Faire éclore Casablanca en marque permettra des choses étonnantes. Cela va non seulement générer des profits pour la municipalité via la vente de produits brandés sous licence, mais aussi attirer des investisseurs, des entreprises et des talents, et donc permettre de tirer le meilleur profit de la mondialisation. La marque Casablanca servira aussi à changer totalement la relation entre ville et administrés, ce qui est un enjeu crucial de démocratie participative.
Faire revivre le récit « casaoui »
Co-construire ce processus avec les administrés, c’est pour les élus l’occasion d’incarner leur territoire, d’être plus proches de leurs électeurs, de les impliquer dans les plans de développement régionaux, de leur donner envie de créer de la richesse localement, de renouveler leurs espoirs. C’est, in fine, aussi dépoussiérer la politique marocaine.

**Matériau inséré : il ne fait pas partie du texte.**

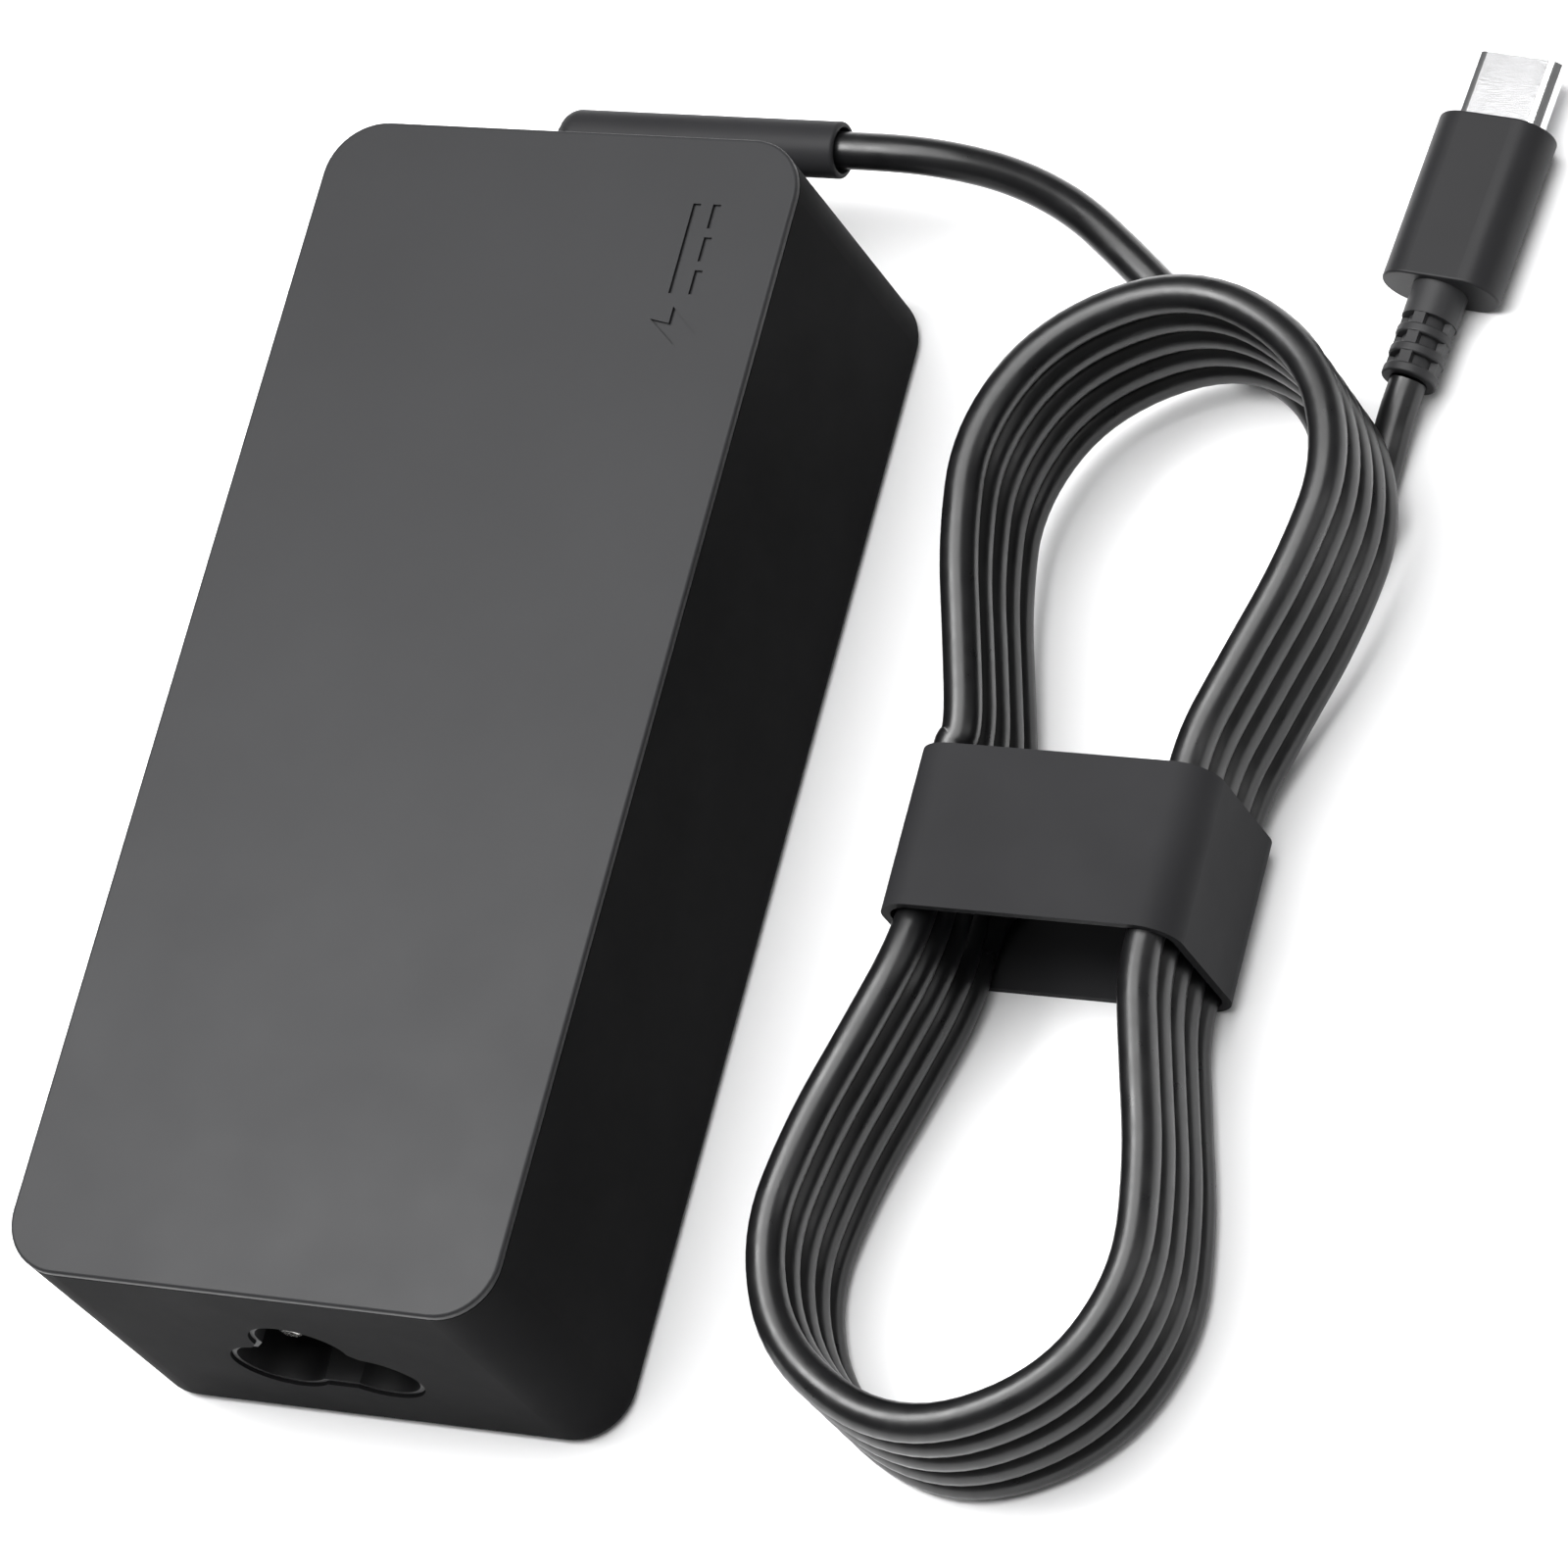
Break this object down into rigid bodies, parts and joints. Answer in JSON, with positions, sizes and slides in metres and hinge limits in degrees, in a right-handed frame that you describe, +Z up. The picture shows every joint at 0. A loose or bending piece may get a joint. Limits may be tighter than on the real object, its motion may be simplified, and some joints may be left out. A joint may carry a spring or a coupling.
{
  "type": "laptop power adapter",
  "caption": "Slim rectangular power adapter with a cloverleaf mains inlet and a thin output cord, wound into a strapped hank, that ends in a small oval connector.",
  "frame": {"origin": "centre of the brick's underside, on the surface it rests on", "axes": "+X from the brick towards the wound cord, +Y from the mains inlet end to the output boot end, +Z up"},
  "size_m": [0.1013, 0.1339, 0.0295],
  "materials": {
    "lid_plastic": "satin grey, fine spark texture",
    "case_plastic": "satin black, fine spark texture",
    "label_film": "plain dark film",
    "inlet_plastic": "semi-matt black",
    "plated_pins": "nickel plated",
    "copper_leads": "tinned copper",
    "circuit_board": "green solder mask",
    "clear_film": "translucent film",
    "spreader_metal": "plain rolled",
    "thermal_pad": "soft grey",
    "fuse_case": "moulded",
    "varistor_coating": "dipped coating",
    "thermistor_coating": "dipped coating",
    "film_capacitor_case": "moulded case",
    "disc_capacitor_coating": "dipped coating",
    "ferrite": "sintered, dull",
    "enamelled_copper": "enamelled",
    "moulding_compound": "moulded",
    "capacitor_sleeve": "shrink sleeve",
    "heatsink_aluminium": "milled",
    "bobbin_plastic": "moulded",
    "yellow_tape": "polyester tape",
    "can_aluminium": "bare can",
    "wire_jacket": "insulated",
    "boot_rubber": "matt moulded",
    "cord_jacket": "semi-gloss extruded jacket",
    "strap_plastic": "ribbed soft strap, matt",
    "plug_plastic": "satin moulded",
    "plug_steel": "drawn steel, nickel plated",
    "insert_plastic": "moulded",
    "gold_contacts": "gold plated",
    "relief_rubber": "matt moulded"
  },
  "bodies": {
    "root": {"top_cover": "lid_plastic", "bottom_case": "case_plastic", "rating_label": "label_film", "inlet_housing": "inlet_plastic", "inlet_pins": "plated_pins", "inlet_wires": "copper_leads", "main_board": "circuit_board", "output_board": "circuit_board", "control_board": "circuit_board", "insulation_sheet": "clear_film", "shield_plate": "spreader_metal", "thermal_pad": "thermal_pad", "fuse": "fuse_case", "varistor": "varistor_coating", "thermistor": "thermistor_coating", "x_capacitor": "film_capacitor_case", "y_capacitor": "disc_capacitor_coating", "choke_core": "ferrite", "choke_windings": "enamelled_copper", "bridge_rectifier": "moulding_compound", "bulk_capacitor": "capacitor_sleeve", "primary_transistor": "moulding_compound", "primary_heatsink": "heatsink_aluminium", "transformer_core": "ferrite", "transformer_bobbin": "bobbin_plastic", "transformer_windings": "enamelled_copper", "transformer_tape": "yellow_tape", "output_capacitors": "can_aluminium", "output_choke": "ferrite", "sync_rectifier": "moulding_compound", "secondary_heatsink": "heatsink_aluminium", "optocoupler": "moulding_compound", "controller_chip": "moulding_compound", "output_wires": "wire_jacket", "cord_boot": "boot_rubber", "cord_hank": "cord_jacket", "boot_cord": "cord_jacket", "plug_cord": "cord_jacket", "cord_strap": "strap_plastic", "plug_body": "plug_plastic", "plug_shell": "plug_steel", "plug_insert": "insert_plastic", "plug_contacts": "gold_contacts", "plug_board": "circuit_board", "plug_strain_relief": "relief_rubber"}
  },
  "joints": []
}
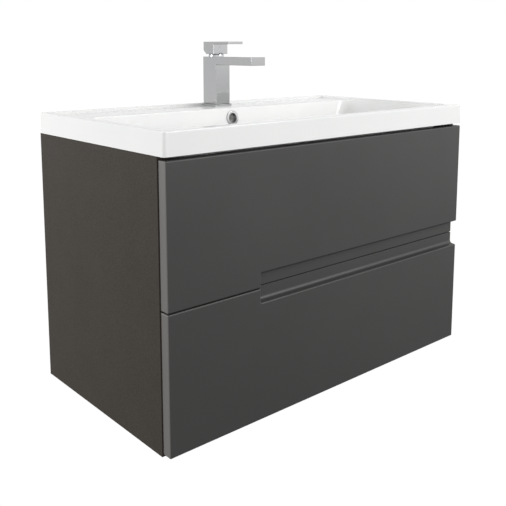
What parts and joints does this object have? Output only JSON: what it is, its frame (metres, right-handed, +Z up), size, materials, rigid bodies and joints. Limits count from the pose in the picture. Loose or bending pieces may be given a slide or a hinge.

Les Casablancais ont besoin de faire de nouveau partie d’un destin collectif, de se dire qu’ils s’inscrivent dans un patrimoine immatériel qui les transcende
Casablanca ne demande qu’à redevenir ce qu’elle était : une ville qui rayonnait au-delà du royaume, qui attirait les meilleures compétences de la Méditerranée, une ville synonyme de créations de toutes sortes et de progrès. Il existe une infinité de leviers pour faire revivre le récit « casaoui » : la créativité culturelle et artistique, l’innovation architecturale, la qualité de vie, le dynamisme et l’attractivité économique, une nouvelle citoyenneté du 21e siècle, etc.
Les Casablancais ont besoin de faire de nouveau partie d’un destin collectif, de s’élever dans tout ce qu’ils font et ce qu’ils créent, en se disant qu’ils s’inscrivent dans un patrimoine immatériel qui les transcende. Et ce patrimoine immatériel est là, il ne demande qu’à être valorisé. D’autres villes peuvent suivre le pas : Rabat, Tanger, Marrakech, Fès… Mais c’est à Casablanca de lancer le mouvement, comme elle l’a toujours fait d’ailleurs, pour que le Maroc puisse nourrir le soft power de l’Afrique dans le monde avec davantage de force et de cohérence.